▶

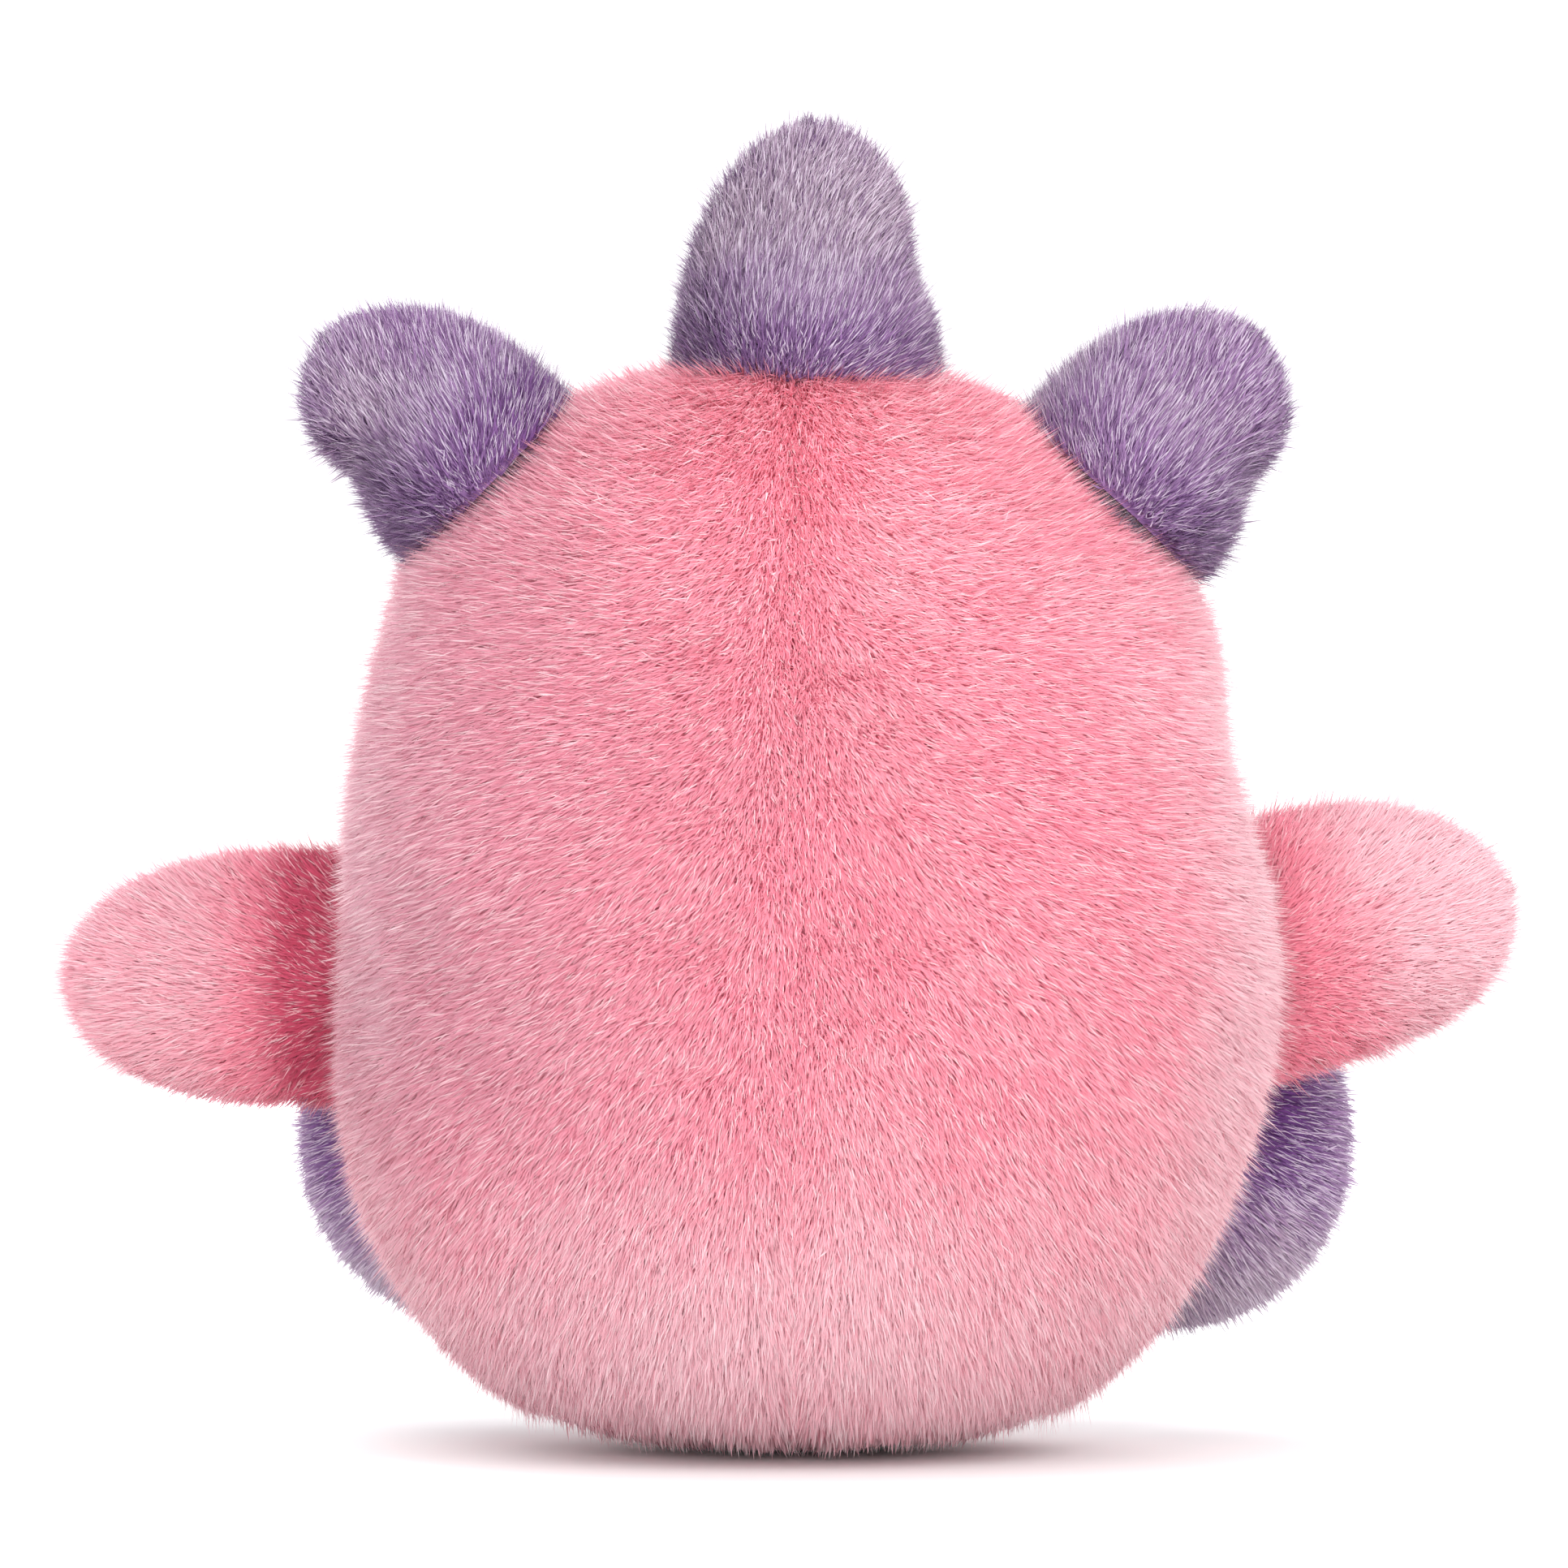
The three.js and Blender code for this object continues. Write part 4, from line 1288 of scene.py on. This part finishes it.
def pelletMaterial():
    # packed round pellets, each a slightly different white, with painted shade in the gaps between them
    material, tree, shader = newMaterial("packedPellets", {"Roughness": 0.35})
    place = Wire.add(tree, "ShaderNodeTexCoord", output="Object")
    cells = {"Vector": place, "Scale": 420.0, "Randomness": 0.8}
    gap = Wire.add(tree, "ShaderNodeTexVoronoi", {}, cells, "Distance")
    tint = Wire.add(tree, "ShaderNodeTexVoronoi", {}, cells, "Color")
    colour = mixColour(tree, 0.12, (0.80, 0.80, 0.78), tint)
    # painted shade in the gaps between pellets
    colour = mixColour(tree, gap.between(0.35, 0.75), colour, (0.22, 0.22, 0.22))
    height = 1 - gap
    bump = Wire.add(tree, "ShaderNodeBump", {}, {"Strength": 0.9, "Distance": 0.0012, "Height": height})
    feed(tree, colour, shader, "Base Color")
    feed(tree, bump, shader, "Normal")
    return material


def dressInside():
    woven, pellets = wovenMaterial(), pelletMaterial()
    washer = plasticMaterial("washerPlastic", (0.55, 0.55, 0.53), 0.35, 0.0)
    for node, holder in frame["nodes"].items():
        chosen = None
        if node.endswith("stuffing"):
            chosen = looseFibre
        elif node.startswith("pellet_pouch"):
            chosen = woven
        elif node == "pellet_fill":
            chosen = pellets
        elif "washer" in node:
            chosen = washer
        if chosen:
            for slot in holder.material_slots:
                slot.material = chosen


dressInside()

# studio

studio = {
    "aim": (0.84 * mm, 0.0, 63.1 * mm),
    "distance": 0.85,
    "frameWidth": 148.4 * mm,
    "world": 1.3,
    "lights": {           # place, target, size, power and colour
        "key": ((-0.55, 0.45, 0.55), "toy", 0.5, 1.5, (1.0, 0.985, 0.97)),
        "front": ((-0.25, 0.95, 0.25), "toy", 0.7, 1.05, (1, 1, 1)),
        "side": ((0.7, 0.4, 0.12), "toy", 0.5, 0.5, (0.93, 0.96, 1.0)),
        "low": ((0.0, 0.75, 0.02), "seat", 0.5, 5.2, (1, 1, 1)),
        "top": ((0.0, -0.15, 0.8), "toy", 0.6, 0.8, (1, 1, 1)),
        "far": ((0.3, -0.9, 0.4), "toy", 0.7, 7.0, (1, 1, 1)),
    },
}


def areaLight(name, place, target, size, power, colour):
    light = bpy.data.lights.new(name, "AREA")
    light.shape = "RECTANGLE"
    light.size = light.size_y = size
    light.energy = power
    light.color = colour
    holder = bpy.data.objects.new(name, light)
    holder.location = place
    holder.rotation_euler = (Vector(target) - Vector(place)).to_track_quat("-Z", "Y").to_euler()
    scene.collection.objects.link(holder)


def setStudio():
    aim = studio["aim"]
    camera = bpy.data.cameras.new("camera")
    camera.sensor_width = 36
    camera.lens = 36 * studio["distance"] / studio["frameWidth"]
    camera.clip_start = 0.01
    holder = bpy.data.objects.new("camera", camera)
    holder.location = (aim[0], studio["distance"], aim[2])
    holder.rotation_euler = (np.pi / 2, 0, np.pi)
    scene.collection.objects.link(holder)
    scene.camera = holder
    targets = {"toy": aim, "seat": (0, 0, 0.02)}
    for name, (place, target, size, power, colour) in studio["lights"].items():
        areaLight(name, place, targets[target], size, power, colour)
    world = bpy.data.worlds.new("studio")
    world.use_nodes = True
    background = world.node_tree.nodes["Background"]
    background.inputs["Color"].default_value = (1, 1, 1, 1)
    background.inputs["Strength"].default_value = studio["world"]
    scene.world = world
    scene.view_settings.view_transform = "Standard"
    material, tree, shader = newMaterial("paleFloor", {"Roughness": 0.9})
    place = Wire.add(tree, "ShaderNodeTexCoord", output="Object")
    cloudy = noiseOf(tree, place, 1.5, 2.0)
    feed(tree, mixColour(tree, cloudy, (0.925, 0.925, 0.925), (0.935, 0.935, 0.935)), shader, "Base Color")
    side = 3.0
    points = np.array([[-side, -side, 0], [side, -side, 0], [side, side, 0], [-side, side, 0]])
    floor = newPiece("floor", points, np.array([[0, 1, 2, 3]]), material, smooth=False)


setStudio()
print("studio set")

◀

Extract the data exactly as given.

Result for this exercise |
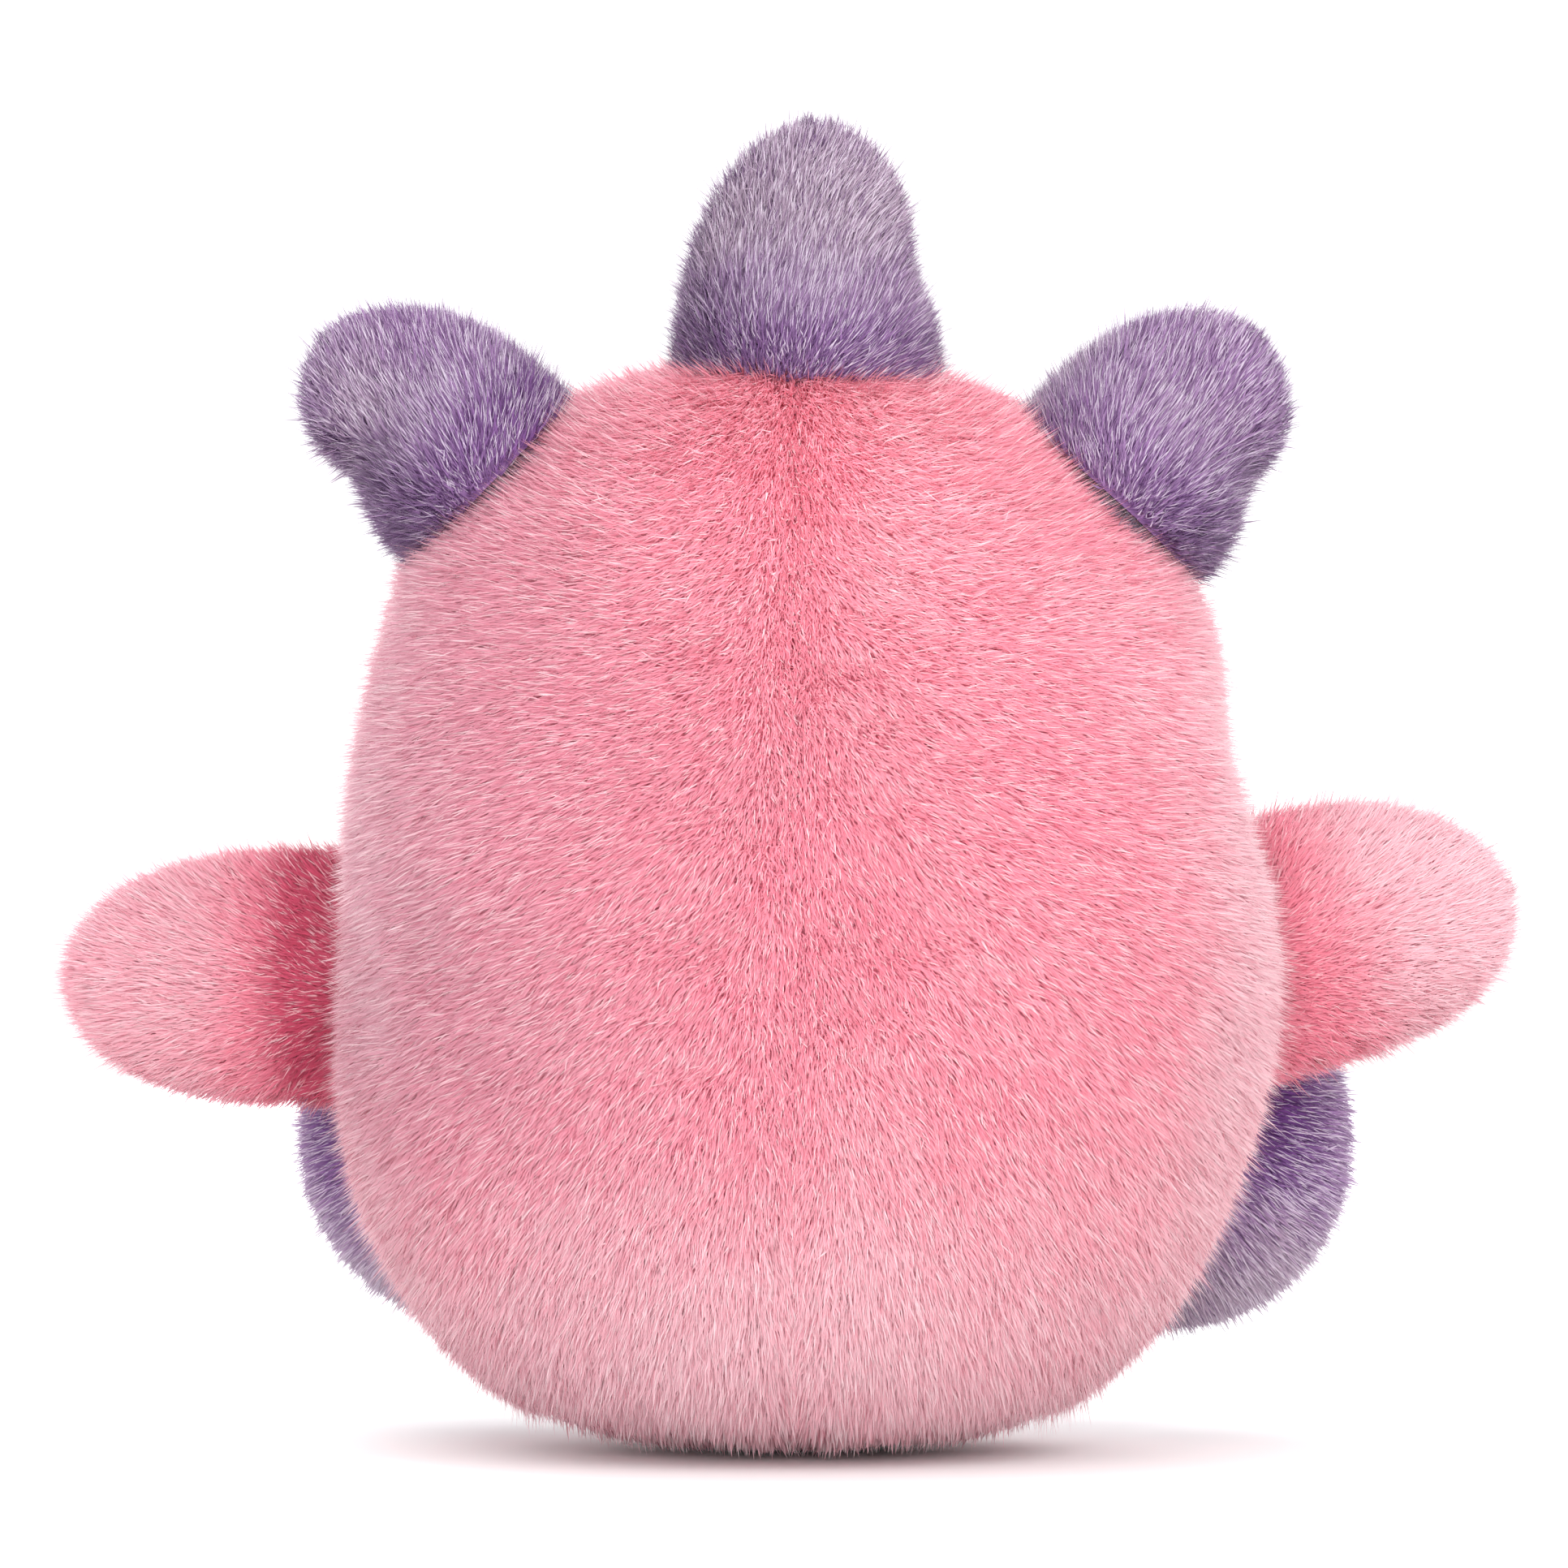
The three.js and Blender code for this object continues. Write part 4, from line 1288 of scene.py on. This part finishes it.
def pelletMaterial():
    # packed round pellets, each a slightly different white, with painted shade in the gaps between them
    material, tree, shader = newMaterial("packedPellets", {"Roughness": 0.35})
    place = Wire.add(tree, "ShaderNodeTexCoord", output="Object")
    cells = {"Vector": place, "Scale": 420.0, "Randomness": 0.8}
    gap = Wire.add(tree, "ShaderNodeTexVoronoi", {}, cells, "Distance")
    tint = Wire.add(tree, "ShaderNodeTexVoronoi", {}, cells, "Color")
    colour = mixColour(tree, 0.12, (0.80, 0.80, 0.78), tint)
    # painted shade in the gaps between pellets
    colour = mixColour(tree, gap.between(0.35, 0.75), colour, (0.22, 0.22, 0.22))
    height = 1 - gap
    bump = Wire.add(tree, "ShaderNodeBump", {}, {"Strength": 0.9, "Distance": 0.0012, "Height": height})
    feed(tree, colour, shader, "Base Color")
    feed(tree, bump, shader, "Normal")
    return material


def dressInside():
    woven, pellets = wovenMaterial(), pelletMaterial()
    washer = plasticMaterial("washerPlastic", (0.55, 0.55, 0.53), 0.35, 0.0)
    for node, holder in frame["nodes"].items():
        chosen = None
        if node.endswith("stuffing"):
            chosen = looseFibre
        elif node.startswith("pellet_pouch"):
            chosen = woven
        elif node == "pellet_fill":
            chosen = pellets
        elif "washer" in node:
            chosen = washer
        if chosen:
            for slot in holder.material_slots:
                slot.material = chosen


dressInside()

# studio

studio = {
    "aim": (0.84 * mm, 0.0, 63.1 * mm),
    "distance": 0.85,
    "frameWidth": 148.4 * mm,
    "world": 1.3,
    "lights": {           # place, target, size, power and colour
        "key": ((-0.55, 0.45, 0.55), "toy", 0.5, 1.5, (1.0, 0.985, 0.97)),
        "front": ((-0.25, 0.95, 0.25), "toy", 0.7, 1.05, (1, 1, 1)),
        "side": ((0.7, 0.4, 0.12), "toy", 0.5, 0.5, (0.93, 0.96, 1.0)),
        "low": ((0.0, 0.75, 0.02), "seat", 0.5, 5.2, (1, 1, 1)),
        "top": ((0.0, -0.15, 0.8), "toy", 0.6, 0.8, (1, 1, 1)),
        "far": ((0.3, -0.9, 0.4), "toy", 0.7, 7.0, (1, 1, 1)),
    },
}


def areaLight(name, place, target, size, power, colour):
    light = bpy.data.lights.new(name, "AREA")
    light.shape = "RECTANGLE"
    light.size = light.size_y = size
    light.energy = power
    light.color = colour
    holder = bpy.data.objects.new(name, light)
    holder.location = place
    holder.rotation_euler = (Vector(target) - Vector(place)).to_track_quat("-Z", "Y").to_euler()
    scene.collection.objects.link(holder)


def setStudio():
    aim = studio["aim"]
    camera = bpy.data.cameras.new("camera")
    camera.sensor_width = 36
    camera.lens = 36 * studio["distance"] / studio["frameWidth"]
    camera.clip_start = 0.01
    holder = bpy.data.objects.new("camera", camera)
    holder.location = (aim[0], studio["distance"], aim[2])
    holder.rotation_euler = (np.pi / 2, 0, np.pi)
    scene.collection.objects.link(holder)
    scene.camera = holder
    targets = {"toy": aim, "seat": (0, 0, 0.02)}
    for name, (place, target, size, power, colour) in studio["lights"].items():
        areaLight(name, place, targets[target], size, power, colour)
    world = bpy.data.worlds.new("studio")
    world.use_nodes = True
    background = world.node_tree.nodes["Background"]
    background.inputs["Color"].default_value = (1, 1, 1, 1)
    background.inputs["Strength"].default_value = studio["world"]
    scene.world = world
    scene.view_settings.view_transform = "Standard"
    material, tree, shader = newMaterial("paleFloor", {"Roughness": 0.9})
    place = Wire.add(tree, "ShaderNodeTexCoord", output="Object")
    cloudy = noiseOf(tree, place, 1.5, 2.0)
    feed(tree, mixColour(tree, cloudy, (0.925, 0.925, 0.925), (0.935, 0.935, 0.935)), shader, "Base Color")
    side = 3.0
    points = np.array([[-side, -side, 0], [side, -side, 0], [side, side, 0], [-side, side, 0]])
    floor = newPiece("floor", points, np.array([[0, 1, 2, 3]]), material, smooth=False)


setStudio()
print("studio set")